こんなタイの政局を見ていて、思い出した言葉です。
「世界には二つの力しかない。
剣と精神の力である。
そして最後は、精神が必ず剣に打ち勝つ。」
ナポレオン・ボナパルド(1769年~1821年)(*)
実際に帝国を統治するに至った人間であるナポレオン自身が、精神の力は必ず剣に打ち勝つと語っており、社会の統治において必要な力とは何かを考えさせられる言葉です。
外国人としては、タイが剣の力ではなく、精神の力をもって、平和的な形で民主化を進められる事を願っています。
(*)ナポレオン・ボナパルド
フランス革命で登場し、その後はフランス第一帝政の皇帝となった、その戦術(Tactics)はまさに天才というべき、ご存知ナポレオンです。
そのナポレオンの言葉で有名な言葉の一つが、上記の言葉です。
類似したナポレオンの言葉には、こんなものも。
「私は百万の銃剣よりも、三枚の新聞紙をもっと恐れる」
戦闘の戦術において本物の天才であったナポレオンでも、実際に国を統治する人間となり、統治のために必要なのは剣や銃剣の力ではないと理解していたのだと思わされる言葉で、ナポレオンの言葉の中で筆者の好きな言葉です。

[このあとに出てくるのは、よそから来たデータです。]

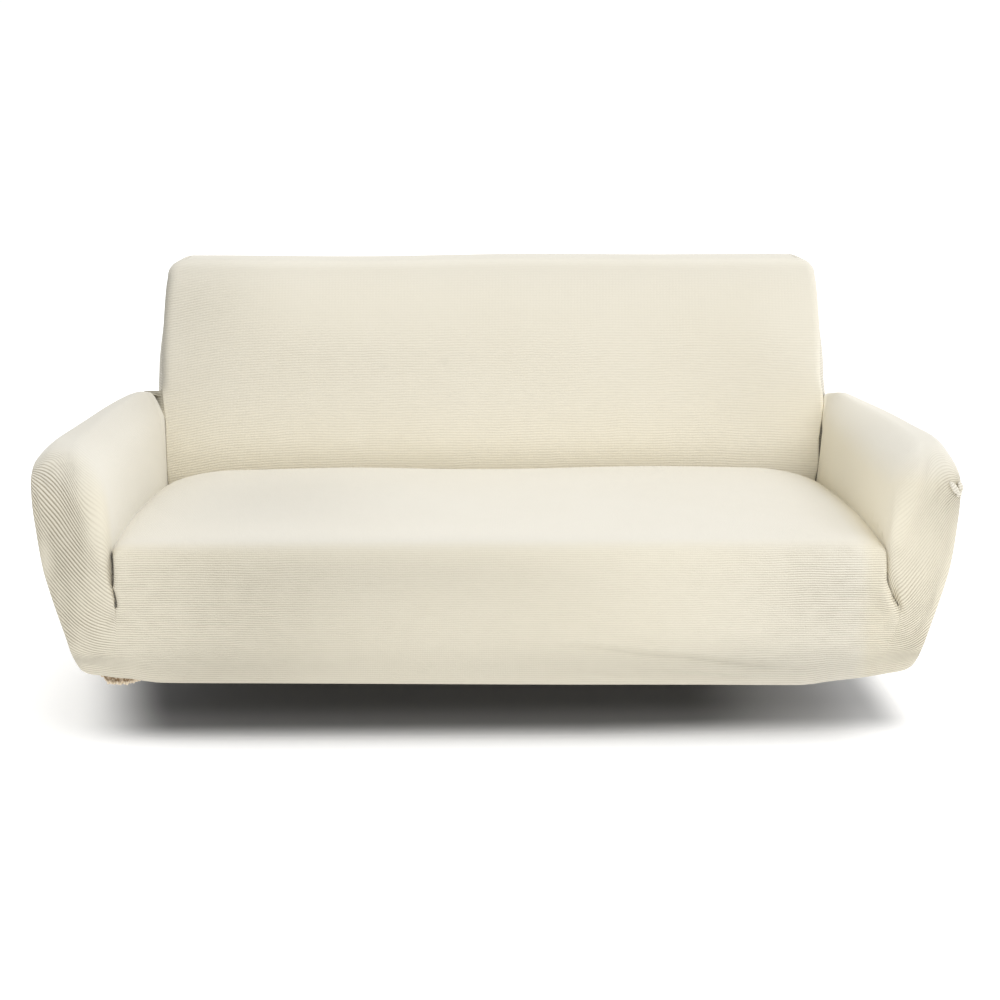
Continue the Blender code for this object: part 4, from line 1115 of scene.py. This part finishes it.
def floor_material():
    """White and glowing, with a painted shadow under the cover where little light reaches the floor, lifted
    in part by painted light from the right and the front.
    """
    material, surface, n = new_material("floor_white_painted_shadow", roughness=0.95, specular=0.0)

    def ramp(value, start, end):
        share = n.new("ShaderNodeMapRange", interpolation_type="SMOOTHSTEP")
        return n.feed(share, Value=value, From_Min=start, From_Max=end)

    x, y, _ = n.axes(n.object_place())
    y = n.plus(y, HOLD_POINT[1])
    x_low, y_low, x_high, y_high = SHADE
    soft_left, soft_right, soft_y = SHADE_SOFT
    left = ramp(n.plus(x, n.times(y, SHADE_SPREAD)), x_low - soft_left, x_low + soft_left)
    across = n.times(left, ramp(x, x_high + soft_right, x_high - soft_right))
    forward = n.minus(y, n.times(ramp(x, *SHADE_TILTED), SHADE_TILT))
    back = n.times(ramp(forward, y_low - soft_y, y_low + soft_y),
                   ramp(forward, y_high + soft_y, y_high - soft_y))
    light = n.plus(*(n.times(ramp(place, start, full), share)
                     for place, (start, full, share) in ((x, GLIMMER), (y, FORE_LIGHT))))
    shade = n.times(across, back, n.minus(1.0, light))
    n.feed(surface, Base_Color=n.mix_color(shade, WHITE[:3], SHADE_COLOR), Emission_Color=WHITE,
           Emission_Strength=n.times(n.minus(1.0, shade), FLOOR_GLOW))
    return material


def add_floor():
    mesh = bpy.data.meshes.new("floor")
    corners = [(x * FLOOR_REACH, y * FLOOR_REACH, 0.0) for x, y in ((-1, -1), (1, -1), (1, 1), (-1, 1))]
    mesh.from_pydata(from_floor(corners), [], [(0, 1, 2, 3)])
    add_object("floor", mesh, floor_material())


def add_world():
    """A plain room, brighter towards some sides, with a white backdrop where the camera looks."""
    world = bpy.data.worlds.new("studio")
    world.use_nodes = True
    n = Nodes(world)
    side, back, up = n.axes(n.new("ShaderNodeTexCoord").outputs["Generated"])
    strength = ROOM_LIGHT
    for axis, power in ((side, ROOM_RIGHT), (up, ROOM_UP)):
        strength = n.plus(strength, n.times(n.math("MAXIMUM", axis, 0.0), power))
    backdrop = n.times(n.math("GREATER_THAN", back, 0.90), BACKDROP_LIGHT)
    n.feed(world.node_tree.nodes["Background"], Color=WHITE, Strength=n.math("MAXIMUM", strength, backdrop))
    bpy.context.scene.world = world


def add_sun():
    data = bpy.data.lights.new("key", "SUN")
    data.energy = SUN_POWER
    data.angle = math.radians(SUN_SPREAD)
    sun = add_object("key", data)
    sun.rotation_euler = (-Vector(SUN_FROM)).to_track_quat("-Z", "Y").to_euler()


def add_camera():
    data = bpy.data.cameras.new("camera")
    data.lens = CAMERA_LENS
    data.sensor_width = 36.0
    camera = add_object("camera", data)
    camera.location = from_floor(CAMERA_PLACE)
    camera.rotation_euler = (math.radians(90 - CAMERA_TILT), 0.0, math.radians(-CAMERA_TURN))
    bpy.context.scene.camera = camera


# ---------------------------- small pieces
KNOT_LOBES = (
    # middle, half length, width and depth, and which way it points
    ((880, 2, 533), (15.5, 5.6, 6.6), (0.62, 0.0, -0.78)),
    ((892, 6, 535), (11, 5, 6.6), (0.3, 0.1, -0.95)),
    ((890, 4, 521), (6.2, 5, 5.6), (0.1, 0.0, -1.0)),
)


def knot_grids():
    """The small twist of cloth at the right arm's front corner, where the corner seam is drawn together."""
    grids = []
    round_it, along = np.meshgrid(np.linspace(0, 2 * math.pi, 37), np.linspace(0.06, math.pi - 0.06, 25))
    folds = 1 + 0.16 * np.sin(3 * round_it + 2.2 * along) * np.sin(along)
    ring = np.sin(along) ** 0.8 * folds
    for middle, sizes, way in KNOT_LOBES:
        length, width, depth = metres(sizes)
        way = np.array(way) / np.linalg.norm(way)
        aside = np.cross((0.0, 1.0, 0.0), way)
        front = np.cross(way, aside)
        points = (metres(middle) + (np.cos(along) * length)[..., None] * way
                  + (ring * np.cos(round_it) * width)[..., None] * aside
                  + (ring * np.sin(round_it) * depth)[..., None] * front)
        grids.append((points, stack(round_it * width, along * length), False))
    return grids


def add_knot(material):
    knot = add_object("corner_knot", sheet_mesh("corner_knot", "corner_knot", knot_grids()), material)
    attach(knot, "root")


# The hem's gathered inner edge shows below the front beside the left corner. Place and height of its
# lower edge:
FRILL_LOW = (
    (-788, 161), (-780, 152.5), (-770, 139.8), (-755, 138.3), (-738, 138), (-722, 141.3), (-708, 146),
    (-695, 149),
)
FRILL_TOP = 0.166  # its upper edge, behind the hem
FRILL_Y = 0.021  # how far behind the front it hangs
FRILL_CLOTH = 0.001
FRILL_GATHER = 0.006  # from one gather to the next
FRILL_WAVE = 0.0009  # how far the gathers move its lower edge up and down
FRILL_FOLDS = (0.0024, 0.0012)  # and to and fro, in small folds and in long ones
# painted shade of the hem
FRILL_PAINTED_SHADE = (0.230, 0.150, 0.080)
FRILL_LIGHT = (0.760, 0.660, 0.520)


def frill_material():
    """Brown shade of the hem painted in patches, with a light edge."""
    material, surface, n = new_material("gathered_hem", roughness=0.9, specular=0.1)
    speckle = n.times(n.minus(n.noise(n.object_place(), 170.0), 0.5), 2.4)
    share = n.plus(n.attribute("edge"), n.plus(0.30, speckle))
    share = n.math("MINIMUM", n.math("MAXIMUM", share, 0.0), 1.0)
    n.feed(surface, Base_Color=n.mix_color(share, FRILL_PAINTED_SHADE, FRILL_LIGHT))
    return material


def add_frill():
    low, = columns(FRILL_LOW)
    start, end = metres((FRILL_LOW[0][0], FRILL_LOW[-1][0]))
    x = np.linspace(start, end, 240)[:, None]
    down = np.linspace(0.0, 1.0, 12)[None]
    phase = 2 * math.pi * x / FRILL_GATHER + 1.6 * np.sin(55 * x)
    z = mix(FRILL_TOP, low(x) + FRILL_WAVE * np.sin(phase * 0.5), down)
    small, long = FRILL_FOLDS
    y = FRILL_Y + small * np.sin(phase) * down + long * np.sin(phase * 0.37)
    points = stack(x, y, z)
    edge = ease(down, 0.74, 0.90) + 0.35 * (0.5 + 0.5 * np.sin(phase)) * down
    mesh = bpy.data.meshes.new("hem_gather")
    mesh.from_pydata(from_floor(points.reshape(-1, 3)), [], grid_quads(points.shape).tolist())
    mesh.attributes.new("edge", "FLOAT", "POINT").data.foreach_set("value", np.clip(edge, 0, 1).ravel())
    mesh.shade_smooth()
    frill = add_object("hem_gather", mesh, frill_material())
    thicken(frill, FRILL_CLOTH, 0.0)
    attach(frill, "root")


def main():
    knit = knit_material()
    front = add_sheet("front_panel", front_panel_grids(), knit)
    for side in SIDES:
        panel = add_sheet("arm_side_" + side, side_panel_grids(side), knit)
    inside = add_sheet("inside_back", inside_back_grids(), knit)
    outside = add_sheet("outside_back", outside_back_grids(), knit)
    add_knot(knit)
    add_frill()
    add_floor()
    add_world()
    add_sun()
    add_camera()
    bpy.context.scene.view_settings.view_transform = "Standard"


main()
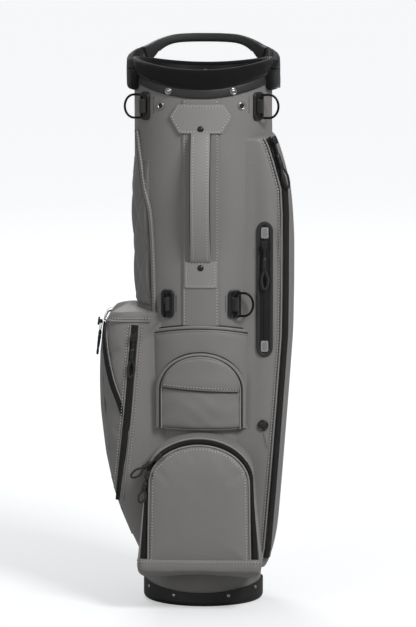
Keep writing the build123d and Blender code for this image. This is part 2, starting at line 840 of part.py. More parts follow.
def main():
    save("base_cup", base_cup())
    save("base_rivets", base_rivets())
    save("body_shell", body_shell())
    save("frame_stays", frame_stays())
    save("collar_ring", collar_ring())
    save("collar_padding", collar_padding())
    save("collar_trim", collar_trim())
    save("top_divider", top_divider())
    save("divider_panels", divider_panels())
    core, grip, pads, wrap = lift_handle()
    save("lift_handle_core", core)
    save("lift_handle_grip", grip)
    save("shoulder_pads", pads)
    save("lift_handle_wrap", wrap)
    save("spine_strip", spine_strip())
    save("handle_patches", handle_patches())
    save("grab_handle", grab_handle())
    save("handle_rivets", handle_rivets())
    save("hood_snaps", hood_snaps())
    save("quilted_panel", quilted_panel())
    save("cooler_pocket", cooler_pocket())
    save("apparel_pocket", apparel_pocket())
    save("side_zip_bezel", side_zip_bezel())
    save("zip_tapes", [side_zip_tape(), cooler_zip_tape(), apparel_zip_tape()])
    save("zip_garages", zip_garages())
    save("badge", badge())
    save("front_panel", front_panel())
    save("valuables_pocket", valuables_pocket())
    save("valuables_yoke", valuables_yoke())
    save("valuables_flap", valuables_flap())
    save("ball_pocket", ball_pocket())
    save("ball_pocket_panel", ball_pocket_panel())
    save("ball_pocket_zip", ball_pocket_zip())
    save("ball_pocket_hem", ball_pocket_hem())
    save("ring_bezels", ring_bezels())
    save("ring_tabs", ring_tabs())
    save("ring_upper_left", strap_ring(upper_loop, -1, -90))
    save("ring_upper_right", strap_ring(upper_loop, 1, 90))
    save("ring_lower_left", strap_ring(lower_loop, -1, 0))
    save("ring_lower_right", strap_ring(lower_loop, 1, 90))
    save("side_zip_slider", side_zip_place() * slider())
    save("side_zip_pull", side_zip_place() * to_bar * zip_pull(70))
    save("cooler_zip_slider", cooler_zip_place() * slider())
    save("cooler_zip_pull", cooler_zip_place() * to_bar * zip_pull(64))
    save("apparel_zip_slider", apparel_zip_place() * slider())
    save("apparel_zip_pull", apparel_zip_place() * to_bar * zip_pull(76))
    ball_places = [ball_zip_place(spot, down) for spot, down, length in ball_pulls]
    save("fixed_zip_sliders", [cooler_side_place() * slider()] + [place * slider() for place in ball_places])
    save("cooler_side_pull", cooler_side_place() * to_bar * zip_pull(52))
    for name, place, pull in zip(("a", "b"), ball_places, ball_pulls):
        save(f"ball_zip_pull_{name}", place * to_bar * zip_pull(pull[2]))
    save("stand_bracket", stand_bracket())
    save("stand_pins", stand_pins() + [pedal_pin()])
    for name, side in (("left", -1), ("right", 1)):
        save(f"leg_{name}", leg_tube(side))
        save(f"leg_foot_{name}", leg_foot(side))
        save(f"leg_link_{name}", leg_link(side))
    save("push_rod", push_rod())
    save("rod_guides", rod_guides())
    save("stand_pedal", pedal())
    print_joints()


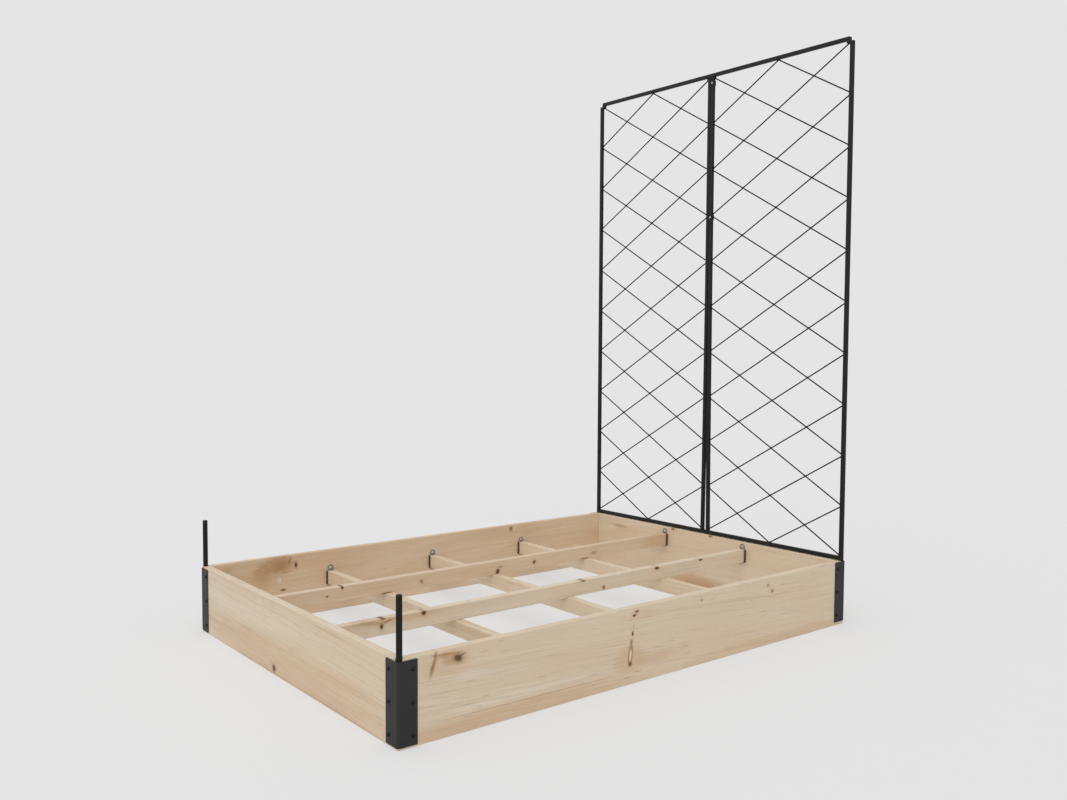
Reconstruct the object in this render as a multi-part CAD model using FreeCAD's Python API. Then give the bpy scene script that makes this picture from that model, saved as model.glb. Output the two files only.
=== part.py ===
import FreeCAD, Part
import math
import os

Vector = FreeCAD.Vector

# The part stands on Z = 0 with its origin at the middle of the base. X runs across the planter,
# Y runs along it towards the trellis, Z is up. All sizes are in millimetres.

# Box of four boards
box_width = 860.0  # over the outer faces of the two side boards
box_length = 1220.0  # over the outer faces of the front and back boards
board_height = 150.0
board_thickness = 16.0
board_edge_radius = 1.5

# Corner brackets, bent from sheet
bracket_leaf = 38.0
bracket_sheet = 2.0
bracket_bend_radius = 3.0
bracket_corner_radius = 1.0
bracket_end_margin = 4.0  # board left bare above and below the bracket
back_bracket_raise = 4.0  # the back brackets sit this much higher, level with the boards' tops
bracket_screw_count = 3
bracket_screw_edge = 8.5  # from the leaf's free edge to the screws
bracket_screw_end = 16.0  # from the bracket's ends to the outer screws

# Pan head screws of the brackets and hangers
screw_head_radius = 3.6
screw_head_height = 2.2
screw_head_rim = 0.7
screw_radius = 1.75
screw_length = 14.0
screw_tip = 3.0
screw_recess_length = 3.6
screw_recess_width = 0.8
screw_recess_depth = 1.1
screw_hole_clearance = 0.35  # round the shank in sheet metal
screw_wood_clearance = 0.05  # round the shank in wood and in tapped metal

# Front corner pins
pin_radius = 5.3
pin_stand = 105.0  # how far a pin stands above the boards
pin_end_radius = 2.0
pin_clearance = 0.5  # from the pin to the inside of its bracket
pin_bore_clearance = 1.0  # from the pin to the wood
pin_mark_width = 1.0  # groove that marks how deep the pin goes, level with the top of the boards
pin_mark_depth = 0.3

# Dividers: two long ones lie on three cross ones
divider_width = 19.0
divider_height = 32.0
divider_edge_radius = 1.0
divider_drop = 18.0  # from the top of the boards to the top of the long dividers
long_divider_count = 2
cross_divider_count = 3

# Crossing screws, driven up through the cross dividers
crossing_screw_radius = 2.0
crossing_screw_head = 4.0
crossing_screw_length = 48.0
crossing_screw_tip = 4.0

# Hangers at the ends of the dividers, bent from thin sheet
hanger_sheet = 1.5
hanger_depth = 6.5
hanger_side_clearance = 0.5
hanger_flange_drop = 1.0  # from the top of the divider to the top of the flanges
hanger_tab_radius = 7.5
hanger_screw_rise = 6.0  # from the top of the divider to the screw
divider_end_clearance = 0.6  # from the divider's end to the screw head

# Trellis frame of square bar
trellis_rise = 1220.0  # from the top of the boards to the top of the trellis
trellis_bar = 9.0
trellis_bar_edge = 1.2
post_clearance = 0.8  # from an outer stile to its bracket and to the wood
centre_gap = 1.0  # between the two centre stiles, above the lower tie
centre_bow = 4.5  # how far each centre stile bows out at its foot
top_rail_gap = 2.0  # between the stiles' tops and the top rail
top_rail_end_radius = 3.0
top_rail_inner_radius = 1.0
top_rail_leg = 6.0  # how far the turned down ends reach below the rail
top_rail_lug_width = 4.0
top_rail_lug_thickness = 6.0
bottom_rail_lift = 1.5  # from the top of the boards to the bottom rails

# Lattice of crossing wires, in each of the two panels
lattice_wire_radius = 1.6
lattice_layer_gap = 0.1  # between the falling and the rising wires where they cross
lattice_periods = 10

# Tie plates and screws that join the two centre stiles
tie_plate_sheet = 1.5
tie_plate_height = 14.0
tie_drop = 14.0  # from the stiles' tops to the upper tie
tie_spacing = 350.0
tie_count = 2
tie_screw_radius = 1.4
tie_screw_head_radius = 2.9
tie_screw_head_height = 1.6
tie_screw_head_rim = 0.5
tie_screw_tip = 1.0
tie_screw_overhang = 1.0  # past the tie plate

same_length = 0.01  # edges closer in length or place than this are taken as the ones meant

# ------------------------------------------------------------------ sizes that follow

outer_x = box_width / 2
outer_y = box_length / 2
inner_x = outer_x - board_thickness
inner_y = outer_y - board_thickness

long_divider_base = board_height - divider_drop - divider_height
divider_base = long_divider_base - divider_height  # underside of the cross dividers
divider_end_gap = hanger_sheet + screw_head_height + divider_end_clearance

top_z = board_height + trellis_rise
rail_underside = top_z - trellis_bar
stile_top = rail_underside - top_rail_gap
bottom_rail_base = board_height + bottom_rail_lift
bottom_rail_top = bottom_rail_base + trellis_bar
bracket_height = board_height - 2 * bracket_end_margin
post_inset = post_clearance + trellis_bar / 2
pin_inset = pin_clearance + pin_radius
stile_x = outer_x - post_inset
trellis_y = outer_y - post_inset
centre_stile_x = (centre_gap + trellis_bar) / 2
lattice_period = (rail_underside - bottom_rail_top) / lattice_periods
tie_heights = [stile_top - tie_drop - i * tie_spacing for i in range(tie_count)]

# Quarter turns that bring a shape built at the +X +Y corner to each corner
corners = {"back_right": 0, "back_left": 1, "front_left": 2, "front_right": 3}


def write_node(name, shapes):
    """Write one node, as one solid or as a group of separate solids."""
    shape = shapes[0] if len(shapes) == 1 else Part.makeCompound(shapes)
    shape.exportStep("parts/" + name + ".step")


def box_between(low, high):
    """A box from its lowest to its highest corner."""
    size = high - low
    return Part.makeBox(size.x, size.y, size.z, low)


def rounded_box(low, high, radius):
    """A box with all its edges rounded."""
    box = box_between(low, high)
    return box.makeFillet(radius, box.Edges)


def moved(shape, position, direction):
    """A copy of a shape built along +Z from the origin, turned to a direction and moved."""
    copy = shape.copy()
    copy.Placement = FreeCAD.Placement(position, FreeCAD.Rotation(Vector(0, 0, 1), direction))
    return copy


def quarter_turn(vector, turns):
    """A vector turned about Z by a number of quarter turns."""
    return FreeCAD.Rotation(Vector(0, 0, 1), 90 * turns).multVec(vector)


def evenly(low, high, count):
    """Evenly spaced values from low to high."""
    return [low + (high - low) * i / (count - 1) for i in range(count)]


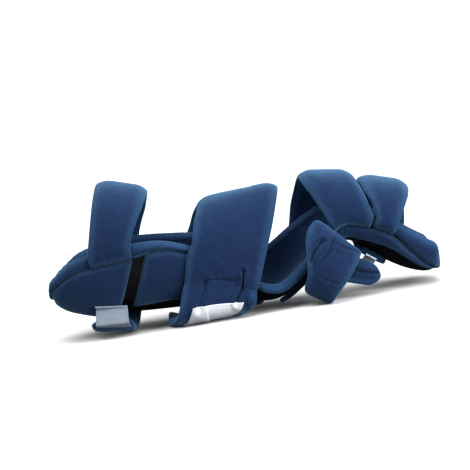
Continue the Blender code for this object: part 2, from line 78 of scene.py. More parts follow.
def give(node, **values):
    """Gives a node its settings and its inputs, by name."""
    for name, value in values.items():
        if hasattr(node, name):
            setattr(node, name, value)
        else:
            feed([node.inputs[name.replace("_", " ")]], [value])
    return node


def add(tree, kind, **values):
    """New shader node in a tree."""
    return give(tree.nodes.new("ShaderNode" + kind), **values)


def nodes_of(name, **values):
    """New material with its node tree and its shader."""
    material = bpy.data.materials.new(name)
    material.use_nodes = True
    tree = material.node_tree
    return material, tree, give(tree.nodes["Principled BSDF"], **values)


def shown_or_lighting(tree, shown, lighting):
    """Mix of two shaders: what the camera sees directly, and what lights everything else."""
    either = add(tree, "MixShader")
    ray = add(tree, "LightPath").outputs["Is Camera Ray"]
    feed(either.inputs, (ray, lighting.outputs[0], shown.outputs[0]))
    return either.outputs["Shader"]


level = Vector((1.0, 0.0, 0.0))
upright = Vector((0.0, math.sin(CAMERA_DROP), math.cos(CAMERA_DROP)))
ahead = Vector((0.0, math.cos(CAMERA_DROP), -math.sin(CAMERA_DROP)))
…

ちなみにナポレオンの言葉では「余の辞書に不可能の文字は無い」という言葉が、おそらく世間では一番有名な言葉です。この言葉はナポレオンが口にしていたと伝わる言葉なんですが、その元はフランス語で
Impossible, n’est pas français.
であって、これは直訳すると、「不可能は、フランス語ではない。」とか、もしくは「不可能は、フランス的ではない。」なんで、これを少し意訳して、カッコよくしたものではないかと思われます。
ただ、この「不可能は、フランス語ではない。」という言葉はナポレオン自身が語っていた事を明確に示す記録はないので、後世の創作ではないかとも言われていますから、筆者としては上記の言葉の方が、ナポレオンの言葉としてふさわしいのではないかと思います。